Ebû Zerr'in annesi de var: Ümmü Ebü Zerr. Ama o ne annedir! Onun zahire anbarları büyük, hararları iri, evi geniştir.

Ebû Zerr'in oğlu da var. Ama ne nezaketli gençtir o. Onun yattığı yer, kılıcı çekilmiş kın gibidir. Onu dört aylık bir kuzunun tek budu doyurur(az yer). 

Ebû Zerr'in bir de kızı var. Ama o ne terbiyelidir. Babasına itaatkârdır. Anasına da itaatkârdır. Vücûdu elbisesini doldurur. Endâmıyla (kuma ve akranlarını) çatlatır.

Ebû Zerr'in bir de câriyesi var. O ne sadakâtli, ne iyi câriyedir. Aile sırrımızı kimseye söylemez, evimizin azığını asla ifsad ve israf etmez, evimizde çer çöp bırakmaz, temiz tutar. Nâmusludur, eve kir getirmez.

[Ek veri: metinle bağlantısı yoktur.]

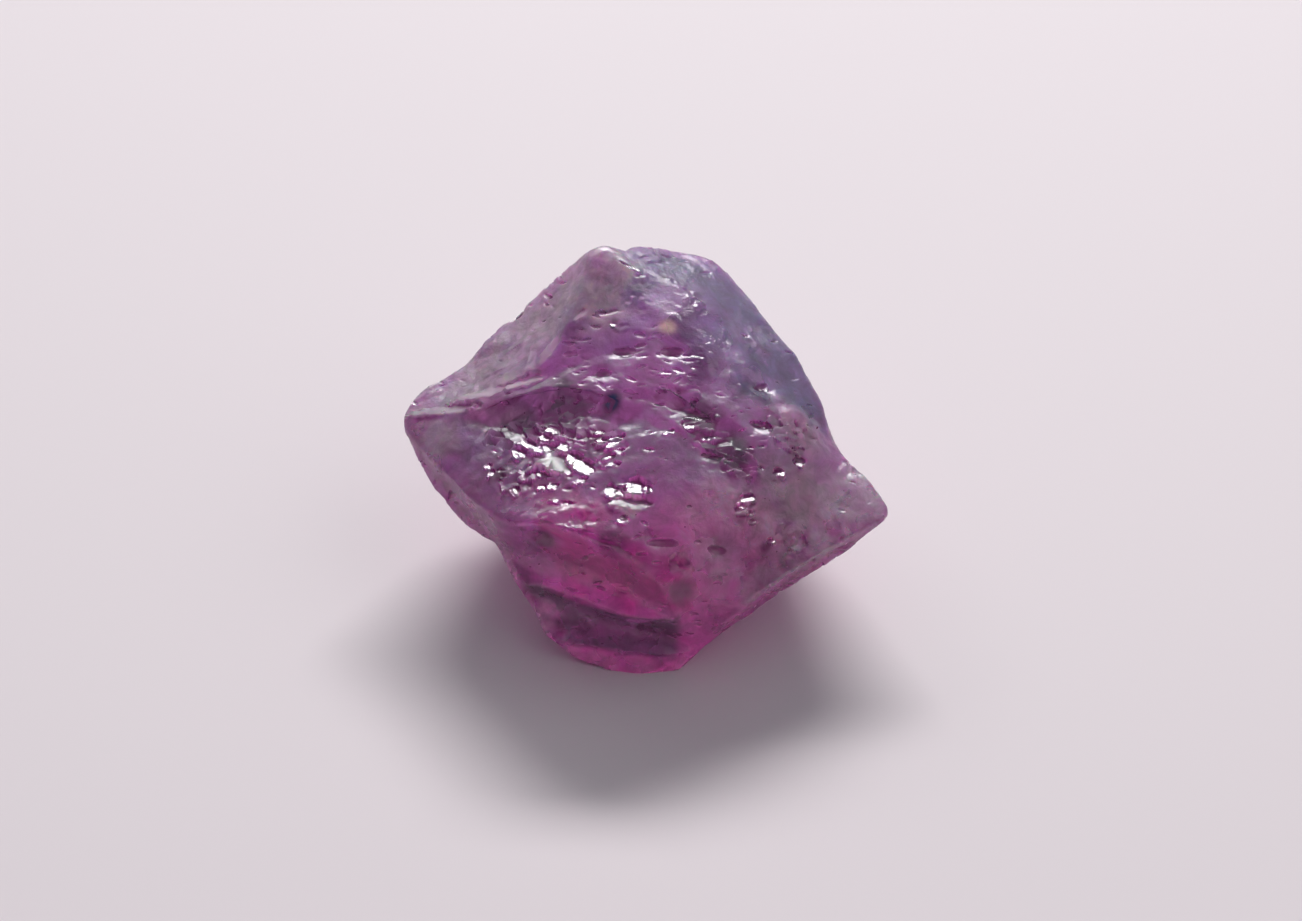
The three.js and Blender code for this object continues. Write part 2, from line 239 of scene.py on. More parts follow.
# Bright facets: flat, smooth breaks that mirror the key light, as read off the photograph. The pixel of the
# middle, the half length and half width in pixels, the turn of the length from the picture's right in
# degrees, and the half sizes in millimetres where they were set on the stone instead.
FACETS = [
    # the broken band on the left of the table
    ((553, 432), (8, 3.5), -10, (0.20, 0.15)),
    ((545, 438), (6, 2.5), 0, (0.14, 0.10)),
    ((560, 445), (10, 6), -30, (0.26, 0.12)),
    ((527, 445), (6, 3), -20, (0.20, 0.13)),
    ((520, 454), (6, 4), 10, (0.17, 0.16)),
    ((541, 450), (12, 3.5), 0, (0.34, 0.12)),
    ((574, 458), (6, 5), -50, (0.22, 0.18)),
    ((583, 467), (8, 6), -45, (0.25, 0.22)),
    ((580, 481), (8, 2.2), 10, None),
    # the chips below it
    ((515, 492), (5, 4.5), 20, None),
    ((542, 475), (8, 2.8), -5, None),
    ((541, 488), (5, 2.5), 20, None),
    ((552, 487), (6, 3.5), 20, None),
    ((561, 502), (13, 2.2), -12, None),
    ((488, 467), (3.5, 2.2), 0, (0.09, 0.07)),
    ((491, 474), (5, 2), 35, (0.13, 0.06)),
    # the broken corner by the lip
    ((612, 492), (6, 5), 0, (0.16, 0.20)),
    ((623, 494), (8, 2.6), 0, (0.20, 0.11)),
    ((636, 488), (9, 6), 15, (0.26, 0.22)),
    ((647, 489), (5, 3), -10, (0.12, 0.12)),
    ((623, 520), (5, 4), 30, None),
    # the feathered break in the middle
    ((599, 433), (5, 1.8), 0, (0.12, 0.06)),
    ((602, 441), (8, 2), -12, (0.18, 0.06)),
    ((612, 444), (10, 2), 32, (0.26, 0.07)),
    ((617, 437), (10, 2), 8, (0.21, 0.07)),
    ((609, 457), (8, 1.8), 15, (0.18, 0.06)),
    ((612, 465), (10, 1.6), 5, (0.21, 0.06)),
    # the rims of the stepped groove
    ((694, 402), (3.5, 3.5), -40, None),
    ((698, 418), (14, 1.8), 0, (0.29, 0.07)),
    ((690, 426), (7, 2), 12, (0.17, 0.07)),
    ((669, 433), (6, 1.8), 15, (0.14, 0.06)),
    ((708, 437), (7, 1.6), 10, (0.16, 0.06)),
    ((716, 456), (8, 1.6), -5, (0.16, 0.06)),
    # near the right corner
    ((780, 473), (5, 3.2), -20, (0.12, 0.10)),
    ((797, 464), (6, 2.2), -20, None),
    ((746, 500), (9, 3.2), 20, (0.22, 0.10)),
    ((742, 507), (4, 2), 0, (0.09, 0.07)),
    ((750, 514), (3.5, 1.8), 0, (0.08, 0.06)),
    ((752, 522), (3.5, 1.8), 10, (0.08, 0.06)),
    ((771, 542), (3.5, 1.8), 0, (0.08, 0.06)),
    # on the front wall
    ((675, 563), (6, 4), 20, (0.15, 0.12)),
    ((684, 566), (7, 4), -10, (0.15, 0.12)),
    # single ones on the table
    ((592, 409), (4, 2.2), 0, (0.07, 0.04)),
    ((665, 373), (6, 2), 0, (0.13, 0.04)),
    ((614, 325), (4.5, 3), 0, (0.08, 0.05)),
    ((632, 268), (12, 2), -21, (0.26, 0.04)),
]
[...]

Bir gün Ebû Zerr evden çıktı. Her tarafta süt tulumları yağ çıkarılmak için çalkalanmakta idi. Yolda, bir kadına rastladı. Kadının, beraberinde, pars gibi çevik iki çocuğu vardı, koltuğunun altında oynuyorlardı. (Kocam bu kadını sevmiş olacak ki) beni bıraktı, onunla evlendi. 

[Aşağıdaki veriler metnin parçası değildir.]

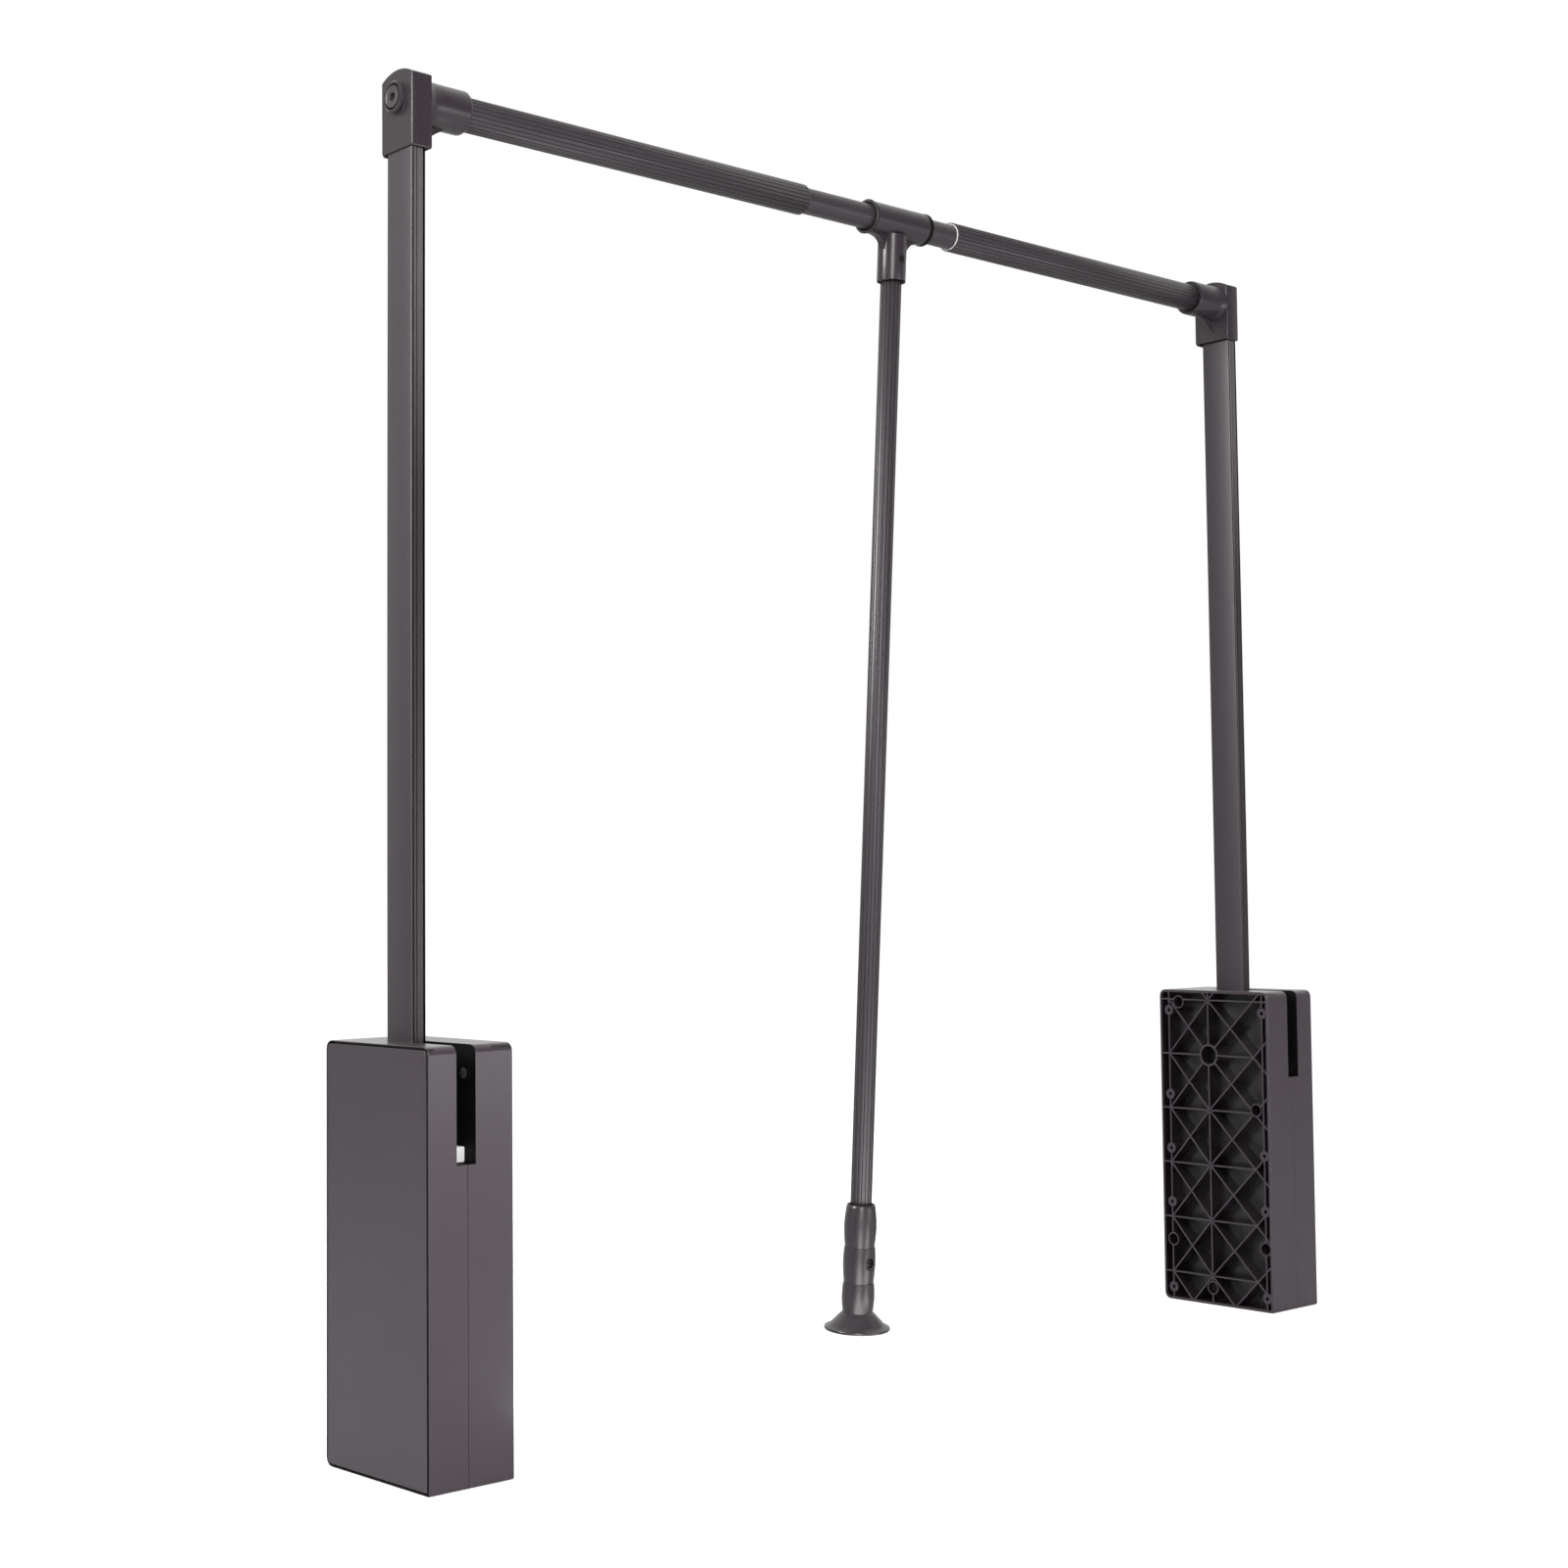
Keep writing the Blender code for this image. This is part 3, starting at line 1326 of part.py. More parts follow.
def build_tee_collars(parent):
    """The two black rubber collars that close the tee's ends and grip the tube."""
    bore = inner_tube_radius + fit_gap
    groove = tee_radius - collar_groove_depth
    for direction, name, body_end, end, radius in (
            (-1, "tee_left_collar", tee_offset - tee_left_length, tee_left_end, left_collar_radius),
            (1, "tee_right_collar", tee_offset + tee_right_length, tee_right_end, right_collar_radius)):
        face = body_end + direction * fit_gap
        shoulder = face + direction * collar_groove_width
        profile = [
            (face, bore), (face, groove), (shoulder, groove), (shoulder, radius), (end, radius),
            (end, collar_mouth_radius), (end - direction * collar_mouth_depth, bore),
        ]
        finish(turned(profile, "X", bar_point, fine_sides), name, "black_rubber", parent)


def build_pull_rod(parent):
    """The long fluted pull rod, with holes for its two screws."""
    centre = (tee_offset, arm_set_back)
    top = bar_height - sleeve_bore_top - fit_gap
    bottom = bar_height - pull_rod_reach + grip_floor + fit_gap
    item = tube_prism(
        fluted_circle(centre, pull_rod_radius, pull_rod_flute_depth, pull_rod_flute_count),
        plain_circle(centre, pull_rod_radius - pull_rod_wall, pull_rod_flute_count), "Z", bottom, top)
    holes = [rod("Y", (tee_offset, bar_height - drop), arm_set_back - pull_rod_radius - cut_overrun,
                 arm_set_back - fit_gap, small_screw_radius + fit_gap, small_sides)
             for drop in (tee_screw_drop, grip_top_drop() + grip_screw_drop)]
    cut(item, *holes)
    return finish(item, "pull_rod", "graphite_enamel", parent)


def grip_top_drop():
    """Drop of the grip's top below the crossbar's axis."""
    return pull_rod_reach - grip_length


def grip_profile():
    """The grip's outer profile from its top down: three bulges, a flare and a thin disc."""
    height = bar_height - grip_top_drop()
    start_radius = grip_top_radius
    profile = [(height, start_radius)]
    for length, end_radius in zip(bulge_lengths, waist_radii):
        for step in range(1, bulge_steps + 1):
            share = step / bulge_steps
            straight = start_radius + (end_radius - start_radius) * share
            swell = (bulge_radius - (start_radius + end_radius) / 2) * math.sin(math.pi * share)
            profile.append((height - share * length, straight + swell))
        height -= length
        start_radius = end_radius + waist_step
        profile.append((height, start_radius))
    bottom = bar_height - pull_rod_reach
    profile += [(bottom + disc_thickness, flare_foot_radius), (bottom + disc_rim_thickness, disc_radius),
                (bottom, disc_radius - fit_gap)]
    return profile


def build_grip(parent):
    """The moulded handle, closed at its foot, with a well for the rod."""
    top = bar_height - grip_top_drop()
    bottom = bar_height - pull_rod_reach
    bore = pull_rod_radius + fit_gap
    floor = bottom + grip_floor
    profile = [(floor, 0), (floor, bore), (top, bore)] + grip_profile() + [(bottom, 0)]
    item = turned(profile, "Z", (tee_offset, arm_set_back), fine_sides)
    cut(item, screw_well(grip_top_drop() + grip_screw_drop, bulge_radius))
    return finish(item, "grip", "graphite_plastic", parent)


def build_unit(side):
    """One side unit with its arm, damper and crossbar tube."""
    name = side_names[side]
    middle = side_x(side, arm_inset)
    unit = axis_empty(name + "_unit_base", (middle, 0, 0))
    arm = axis_empty(name + "_arm_axis", (middle, *pivot_point))
    damper = axis_empty(name + "_damper_axis", (side_x(side, damper_inset), *lower_pin_point))
    ram = axis_empty(name + "_damper_slide", (side_x(side, damper_inset), *crank_pin_point))
    for build in (build_outer_shell, build_base_shell, build_cover_plate, build_shell_screws,
                  build_cheek_screw, build_stop_block, build_pivot_axle, build_lower_pin,
                  build_return_spring):
        build(side, unit)
    for build in (build_pivot_bush, build_arm_root, build_crank_pin, build_arm_tube,
                  build_arm_strip, build_arm_rivet, build_arm_head, build_head_bolt,
                  build_tube_plug, build_outer_tube, build_guide_bush):
        build(side, arm)
    for build in (build_damper_cylinder, build_damper_gland):
        build(side, damper)
    for build in (build_damper_rod, build_damper_pin):
        build(side, ram)


def build_hanging_parts():
    """The inner tube, and on it the tee with pull rod and grip, leaning back a little."""
    slide = axis_empty("inner_tube_axis", (tee_offset, *bar_point))
    build_inner_tube(slide)
    swing = axis_empty("pull_rod_axis", (tee_offset, *bar_point))
    build_tee(swing)
    build_tee_collars(swing)
    build_pull_rod(swing)
    build_grip(swing)
    finish(front_screw(tee_screw_drop, sleeve_radius), "tee_screw", "black_screw", swing)
    finish(front_screw(grip_top_drop() + grip_screw_drop, bulge_radius), "grip_screw", "black_screw",
           swing)
    swing.rotation_euler = (pull_rod_lean, 0, 0)


clear_scene()
for unit_side in (-1, 1):
    build_unit(unit_side)
build_hanging_parts()
print("least gap between spring turns: %.2f mm" % (spring_gap() * 1000))
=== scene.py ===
"""A pull-down closet rod: two side housings, sprung arms, a telescopic crossbar and a pull rod."""

import json
import math

import bmesh
import bpy
import numpy as np
from mathutils import Matrix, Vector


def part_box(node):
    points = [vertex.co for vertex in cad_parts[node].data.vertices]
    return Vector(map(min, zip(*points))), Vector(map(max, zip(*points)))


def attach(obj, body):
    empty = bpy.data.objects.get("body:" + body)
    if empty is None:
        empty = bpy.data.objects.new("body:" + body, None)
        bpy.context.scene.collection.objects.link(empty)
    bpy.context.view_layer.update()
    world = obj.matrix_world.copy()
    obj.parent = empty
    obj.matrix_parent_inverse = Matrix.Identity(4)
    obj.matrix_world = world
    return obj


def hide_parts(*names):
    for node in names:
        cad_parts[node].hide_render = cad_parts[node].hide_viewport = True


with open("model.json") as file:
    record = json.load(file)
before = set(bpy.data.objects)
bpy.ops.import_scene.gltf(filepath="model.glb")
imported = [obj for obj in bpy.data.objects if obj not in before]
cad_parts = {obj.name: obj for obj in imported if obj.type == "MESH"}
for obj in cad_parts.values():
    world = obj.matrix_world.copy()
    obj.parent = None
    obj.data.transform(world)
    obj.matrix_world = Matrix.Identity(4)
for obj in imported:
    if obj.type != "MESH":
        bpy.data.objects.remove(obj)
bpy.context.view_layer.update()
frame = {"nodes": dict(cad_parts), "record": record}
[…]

Ondan sonra ben de şeref sâhibi bir adamla evlendim. O da güzel ata binerdi. Hattî mızrağını alır ve akşam üzeri deve ve sığır nev'inden birçok hayvan sürer, bana getirirdi. Getirdiği her çeşit hayvandan bana bir çift verirdi. Bu kocam da bana;

"Ey Ümmü Zerr! Ye, iç ve akrabalarına ihsanda bulun! '' derdi. Ümmü Zerr der ki: "Buna rağmen, ben bu ikinci kocamın bana verdiklerinin hepsini bir araya toplasam, Ebû Zerr'in en küçük kabını dolduramaz."

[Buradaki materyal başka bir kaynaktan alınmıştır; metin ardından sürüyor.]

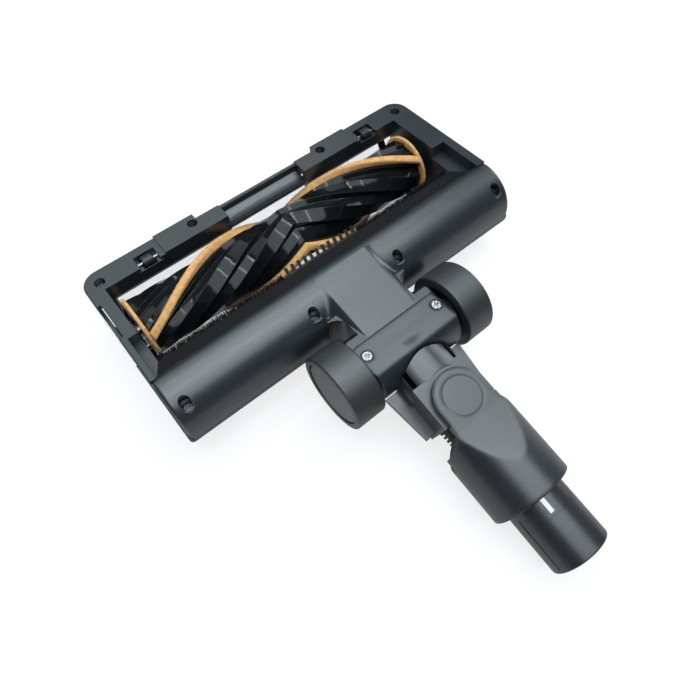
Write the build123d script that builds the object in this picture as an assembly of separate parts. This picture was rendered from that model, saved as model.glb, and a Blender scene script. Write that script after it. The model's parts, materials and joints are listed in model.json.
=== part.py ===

Bu hadisi rivayet eden Hz. Âişe(ra) der ki: "Resûlullah(sav) (gönlümü almak için);

"Ey Âişe, buyurdular, Ben sana Ebû Zerr'in Ümmü Zerr'e nisbeti gibiyim. (Şu farkla ki Ebû Zerr Ümmü Zerr'i boşamıştır, ben seni boşamadım. Biz beraber yaşayacağız).''


Bûhari, Nikâh 82 ; Müslim, Fedâilü's-Sahâbe 92, (2448).